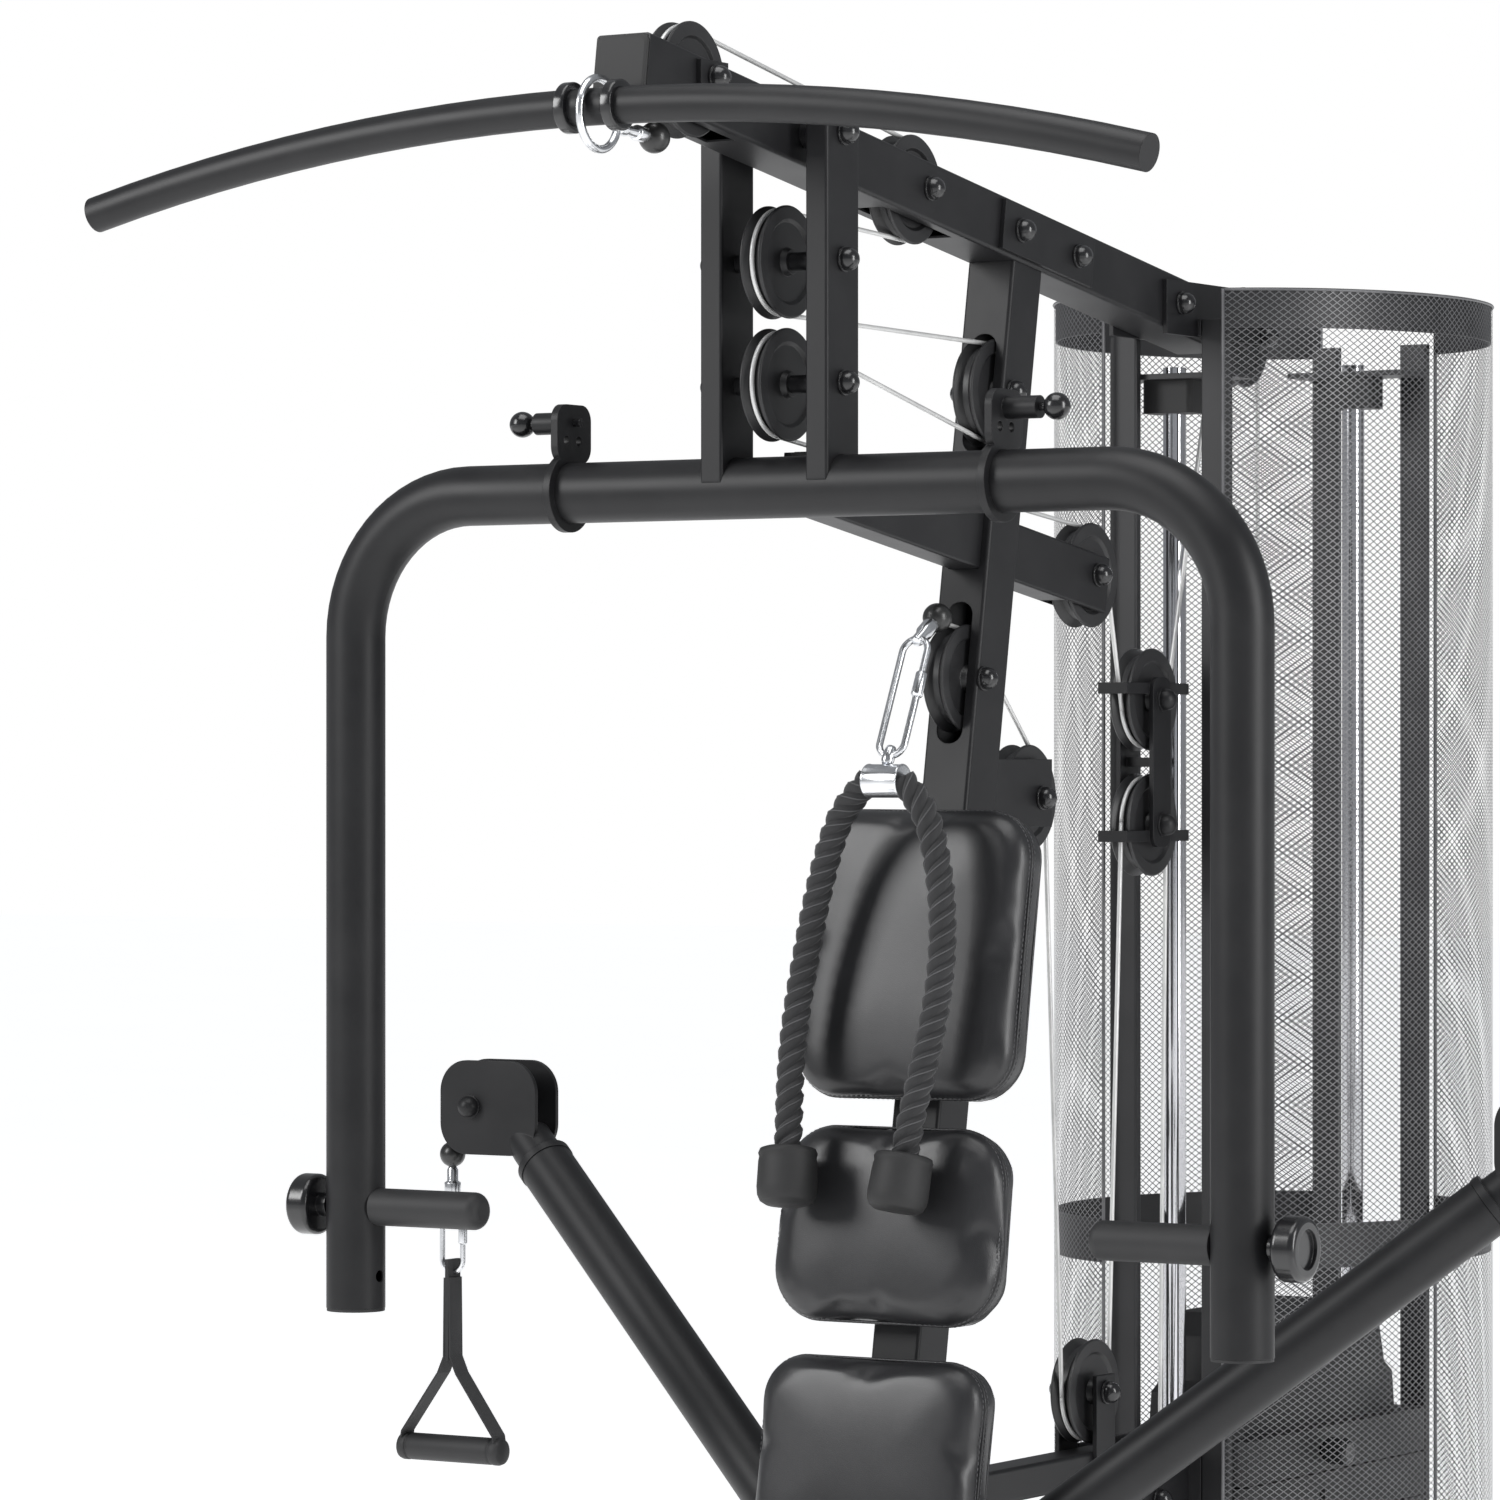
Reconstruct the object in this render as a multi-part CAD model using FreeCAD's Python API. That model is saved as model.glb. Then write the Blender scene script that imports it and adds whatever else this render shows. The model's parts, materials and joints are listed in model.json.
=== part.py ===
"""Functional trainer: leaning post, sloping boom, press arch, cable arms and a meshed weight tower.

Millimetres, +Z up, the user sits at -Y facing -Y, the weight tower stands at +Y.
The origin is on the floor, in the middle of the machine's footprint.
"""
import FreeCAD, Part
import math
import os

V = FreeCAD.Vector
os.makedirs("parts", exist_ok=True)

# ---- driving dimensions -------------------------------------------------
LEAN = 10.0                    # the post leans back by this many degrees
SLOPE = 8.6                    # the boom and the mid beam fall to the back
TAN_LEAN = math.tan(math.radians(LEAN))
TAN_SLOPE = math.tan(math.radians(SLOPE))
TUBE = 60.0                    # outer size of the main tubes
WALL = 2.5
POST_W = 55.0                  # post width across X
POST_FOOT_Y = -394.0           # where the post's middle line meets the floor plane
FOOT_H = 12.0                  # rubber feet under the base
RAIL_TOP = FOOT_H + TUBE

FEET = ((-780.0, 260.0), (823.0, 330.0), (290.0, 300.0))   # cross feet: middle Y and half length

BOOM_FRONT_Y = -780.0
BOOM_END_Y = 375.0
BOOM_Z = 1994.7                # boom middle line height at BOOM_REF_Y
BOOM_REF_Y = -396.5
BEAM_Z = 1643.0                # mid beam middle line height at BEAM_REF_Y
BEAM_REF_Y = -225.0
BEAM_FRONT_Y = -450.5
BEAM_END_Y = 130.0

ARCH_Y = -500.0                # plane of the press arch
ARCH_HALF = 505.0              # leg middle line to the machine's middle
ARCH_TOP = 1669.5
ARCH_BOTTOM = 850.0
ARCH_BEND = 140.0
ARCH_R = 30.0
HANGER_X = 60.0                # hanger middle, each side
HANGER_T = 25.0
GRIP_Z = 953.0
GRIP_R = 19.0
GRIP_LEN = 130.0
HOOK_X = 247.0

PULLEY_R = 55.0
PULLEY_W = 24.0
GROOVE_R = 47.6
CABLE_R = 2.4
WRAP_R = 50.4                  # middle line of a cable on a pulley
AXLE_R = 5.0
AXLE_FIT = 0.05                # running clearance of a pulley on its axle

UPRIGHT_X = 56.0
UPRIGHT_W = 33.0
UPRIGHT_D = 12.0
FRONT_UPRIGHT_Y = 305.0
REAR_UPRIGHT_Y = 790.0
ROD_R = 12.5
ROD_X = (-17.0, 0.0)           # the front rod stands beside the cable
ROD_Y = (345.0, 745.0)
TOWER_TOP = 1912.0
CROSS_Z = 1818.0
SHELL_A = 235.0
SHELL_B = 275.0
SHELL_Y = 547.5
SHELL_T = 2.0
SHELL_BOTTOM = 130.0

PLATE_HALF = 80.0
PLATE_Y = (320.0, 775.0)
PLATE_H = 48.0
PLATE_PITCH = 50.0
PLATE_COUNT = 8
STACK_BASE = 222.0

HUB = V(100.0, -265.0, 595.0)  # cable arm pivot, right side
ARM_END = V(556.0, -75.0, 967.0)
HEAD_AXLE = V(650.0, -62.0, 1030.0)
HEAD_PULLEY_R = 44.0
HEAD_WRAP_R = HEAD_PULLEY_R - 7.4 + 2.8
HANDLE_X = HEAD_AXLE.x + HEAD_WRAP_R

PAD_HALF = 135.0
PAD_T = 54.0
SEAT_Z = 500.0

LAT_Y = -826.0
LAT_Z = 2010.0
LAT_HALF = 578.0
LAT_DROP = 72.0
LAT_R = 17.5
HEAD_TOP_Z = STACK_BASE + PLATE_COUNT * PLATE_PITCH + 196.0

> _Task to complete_
Each line of the material should be echoed exactly.

> _Answer to this problem_
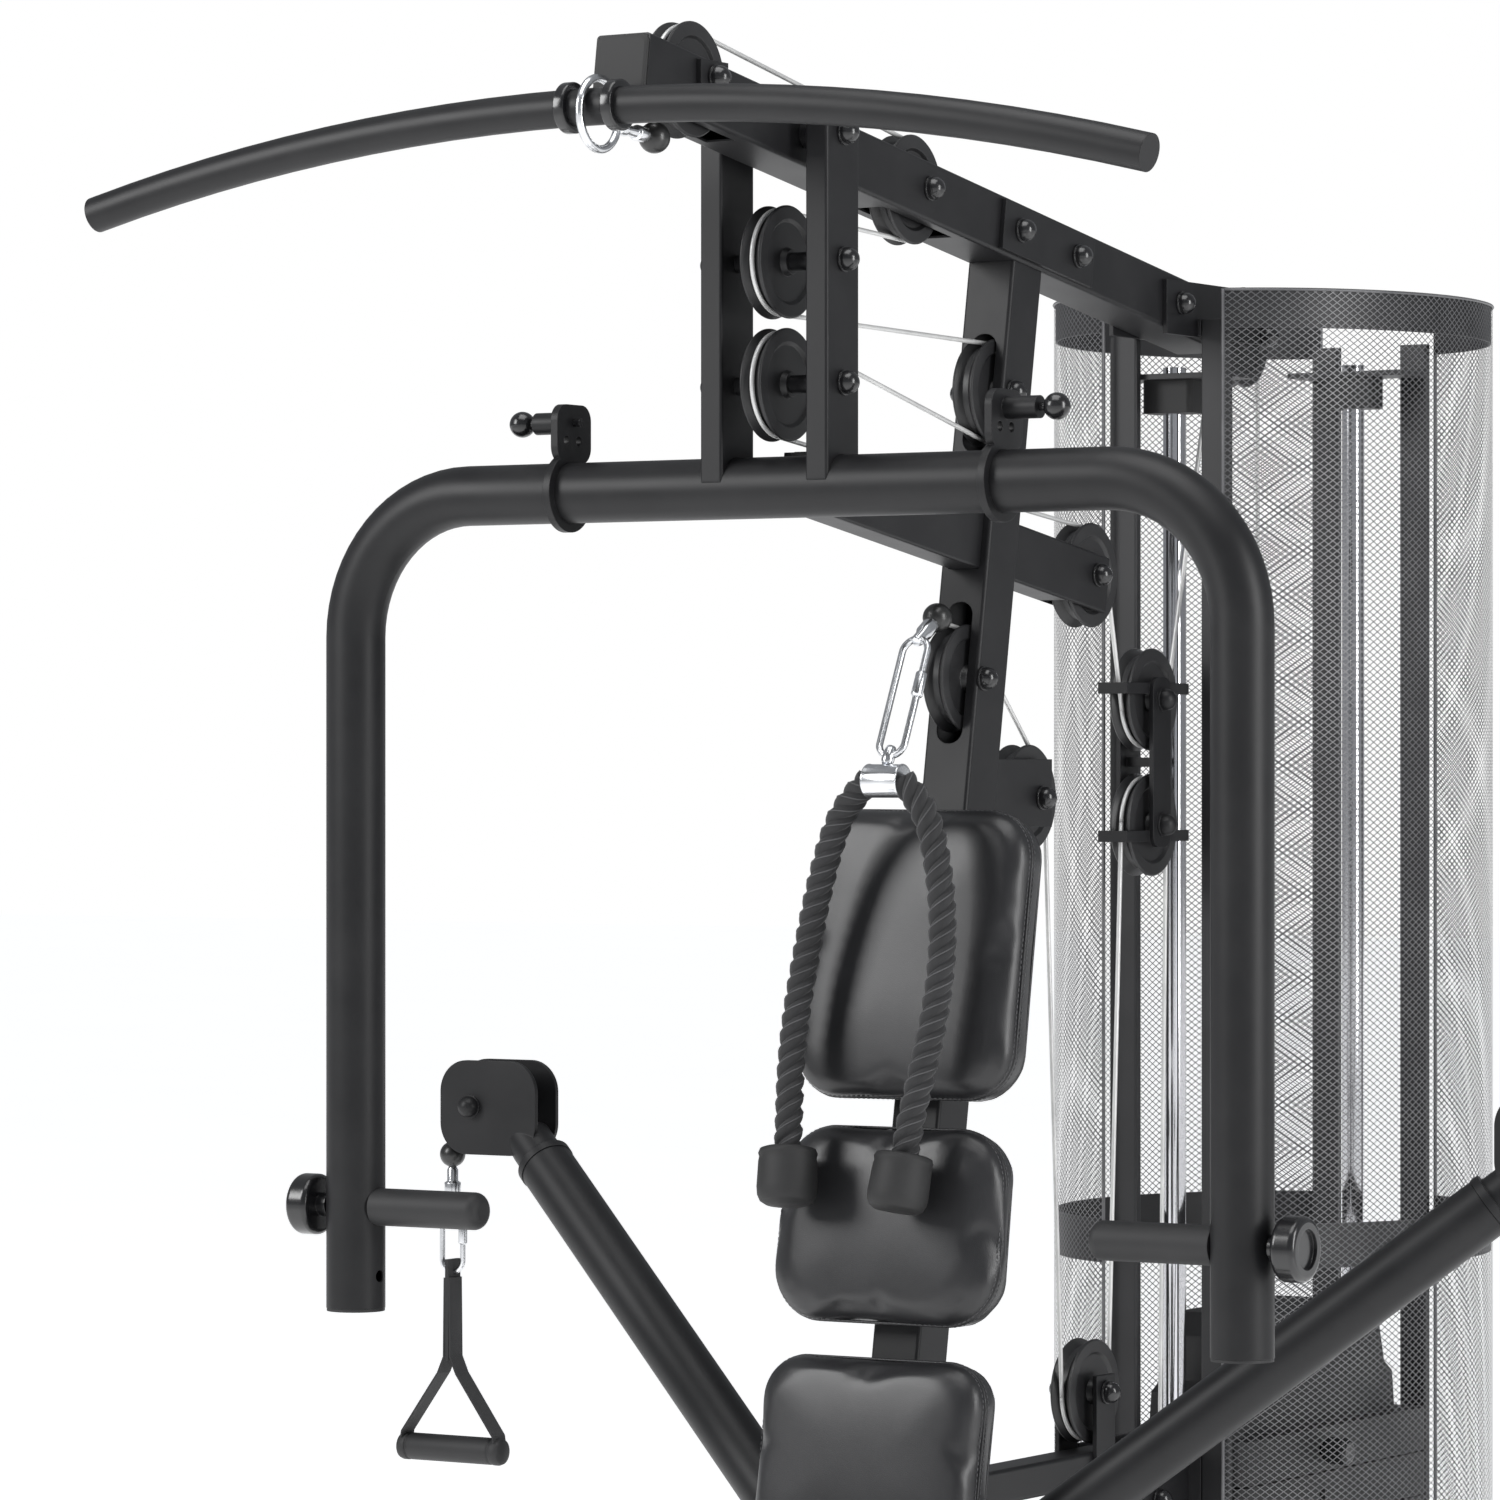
Reconstruct the object in this render as a multi-part CAD model using FreeCAD's Python API. That model is saved as model.glb. Then write the Blender scene script that imports it and adds whatever else this render shows. The model's parts, materials and joints are listed in model.json.
=== part.py ===
"""Functional trainer: leaning post, sloping boom, press arch, cable arms and a meshed weight tower.

Millimetres, +Z up, the user sits at -Y facing -Y, the weight tower stands at +Y.
The origin is on the floor, in the middle of the machine's footprint.
"""
import FreeCAD, Part
import math
import os

V = FreeCAD.Vector
os.makedirs("parts", exist_ok=True)

# ---- driving dimensions -------------------------------------------------
LEAN = 10.0                    # the post leans back by this many degrees
SLOPE = 8.6                    # the boom and the mid beam fall to the back
TAN_LEAN = math.tan(math.radians(LEAN))
TAN_SLOPE = math.tan(math.radians(SLOPE))
TUBE = 60.0                    # outer size of the main tubes
WALL = 2.5
POST_W = 55.0                  # post width across X
POST_FOOT_Y = -394.0           # where the post's middle line meets the floor plane
FOOT_H = 12.0                  # rubber feet under the base
RAIL_TOP = FOOT_H + TUBE

FEET = ((-780.0, 260.0), (823.0, 330.0), (290.0, 300.0))   # cross feet: middle Y and half length

BOOM_FRONT_Y = -780.0
BOOM_END_Y = 375.0
BOOM_Z = 1994.7                # boom middle line height at BOOM_REF_Y
BOOM_REF_Y = -396.5
BEAM_Z = 1643.0                # mid beam middle line height at BEAM_REF_Y
BEAM_REF_Y = -225.0
BEAM_FRONT_Y = -450.5
BEAM_END_Y = 130.0

ARCH_Y = -500.0                # plane of the press arch
ARCH_HALF = 505.0              # leg middle line to the machine's middle
ARCH_TOP = 1669.5
ARCH_BOTTOM = 850.0
ARCH_BEND = 140.0
ARCH_R = 30.0
HANGER_X = 60.0                # hanger middle, each side
HANGER_T = 25.0
GRIP_Z = 953.0
GRIP_R = 19.0
GRIP_LEN = 130.0
HOOK_X = 247.0

PULLEY_R = 55.0
PULLEY_W = 24.0
GROOVE_R = 47.6
CABLE_R = 2.4
WRAP_R = 50.4                  # middle line of a cable on a pulley
AXLE_R = 5.0
AXLE_FIT = 0.05                # running clearance of a pulley on its axle

UPRIGHT_X = 56.0
UPRIGHT_W = 33.0
UPRIGHT_D = 12.0
FRONT_UPRIGHT_Y = 305.0
REAR_UPRIGHT_Y = 790.0
ROD_R = 12.5
ROD_X = (-17.0, 0.0)           # the front rod stands beside the cable
ROD_Y = (345.0, 745.0)
TOWER_TOP = 1912.0
CROSS_Z = 1818.0
SHELL_A = 235.0
SHELL_B = 275.0
SHELL_Y = 547.5
SHELL_T = 2.0
SHELL_BOTTOM = 130.0

PLATE_HALF = 80.0
PLATE_Y = (320.0, 775.0)
PLATE_H = 48.0
PLATE_PITCH = 50.0
PLATE_COUNT = 8
STACK_BASE = 222.0

HUB = V(100.0, -265.0, 595.0)  # cable arm pivot, right side
ARM_END = V(556.0, -75.0, 967.0)
HEAD_AXLE = V(650.0, -62.0, 1030.0)
HEAD_PULLEY_R = 44.0
HEAD_WRAP_R = HEAD_PULLEY_R - 7.4 + 2.8
HANDLE_X = HEAD_AXLE.x + HEAD_WRAP_R

PAD_HALF = 135.0
PAD_T = 54.0
SEAT_Z = 500.0

LAT_Y = -826.0
LAT_Z = 2010.0
LAT_HALF = 578.0
LAT_DROP = 72.0
LAT_R = 17.5
HEAD_TOP_Z = STACK_BASE + PLATE_COUNT * PLATE_PITCH + 196.0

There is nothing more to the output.